--- BEGIN AVAILABLE DATA ---
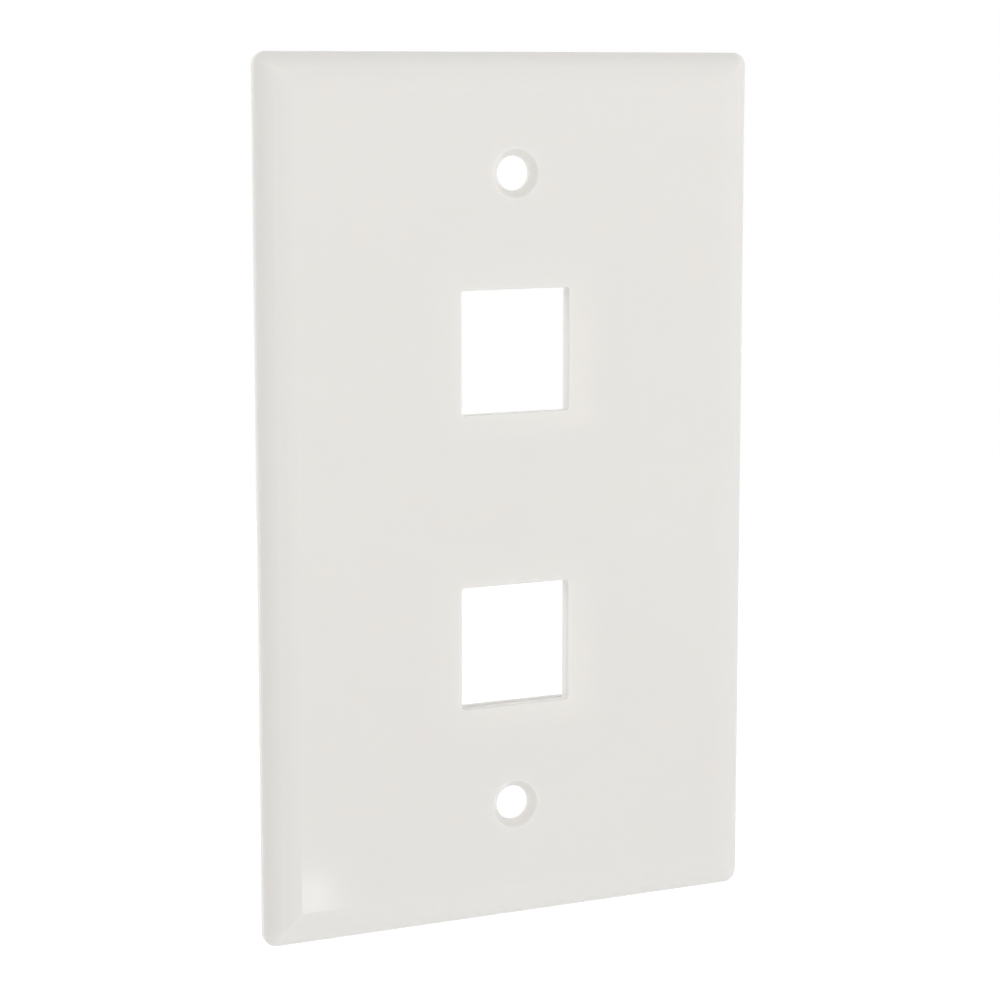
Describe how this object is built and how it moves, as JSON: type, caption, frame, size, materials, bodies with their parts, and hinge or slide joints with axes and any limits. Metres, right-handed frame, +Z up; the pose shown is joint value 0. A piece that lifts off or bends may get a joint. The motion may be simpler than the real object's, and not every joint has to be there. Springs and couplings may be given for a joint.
{
  "type": "keystone faceplate",
  "caption": "Upright rectangular wall plate with a bevelled border, countersunk screw holes and snap-in ports for keystone jacks.",
  "frame": {"origin": "centre of the wall plane, the plane in which the rear rim meets the wall, midway between the two screw holes", "axes": "+Z up along the long side, +X to the right of someone facing the plate, the front face looks towards -Y and the port collars point to +Y"},
  "size_m": [0.0698, 0.0098, 0.1142],
  "materials": {
    "abs_white": "glossy injection-moulded ABS, warm white"
  },
  "bodies": {
    "root": {"faceplate": "abs_white"}
  },
  "joints": []
}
--- END AVAILABLE DATA ---
JOB: Reproduce the complete set of lines precisely as supplied.

RESULT OF THIS TASK:
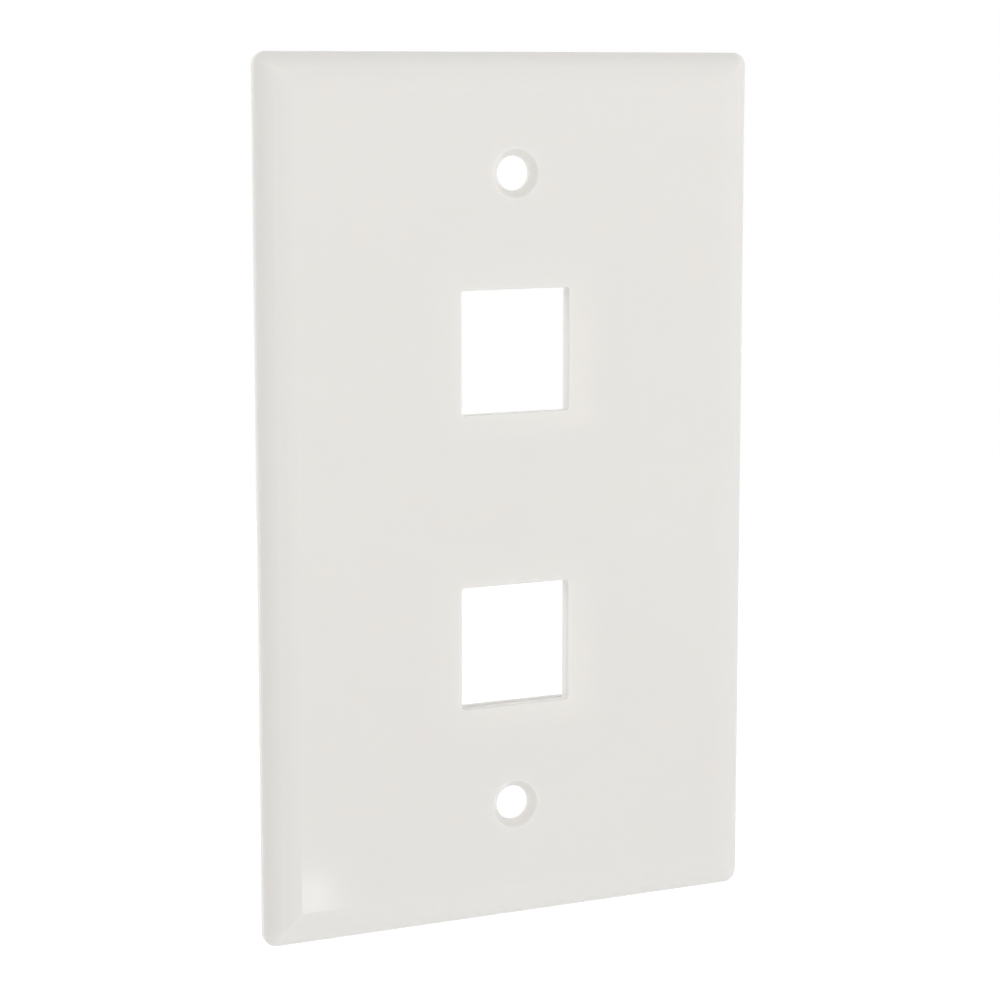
Describe how this object is built and how it moves, as JSON: type, caption, frame, size, materials, bodies with their parts, and hinge or slide joints with axes and any limits. Metres, right-handed frame, +Z up; the pose shown is joint value 0. A piece that lifts off or bends may get a joint. The motion may be simpler than the real object's, and not every joint has to be there. Springs and couplings may be given for a joint.
{
  "type": "keystone faceplate",
  "caption": "Upright rectangular wall plate with a bevelled border, countersunk screw holes and snap-in ports for keystone jacks.",
  "frame": {"origin": "centre of the wall plane, the plane in which the rear rim meets the wall, midway between the two screw holes", "axes": "+Z up along the long side, +X to the right of someone facing the plate, the front face looks towards -Y and the port collars point to +Y"},
  "size_m": [0.0698, 0.0098, 0.1142],
  "materials": {
    "abs_white": "glossy injection-moulded ABS, warm white"
  },
  "bodies": {
    "root": {"faceplate": "abs_white"}
  },
  "joints": []
}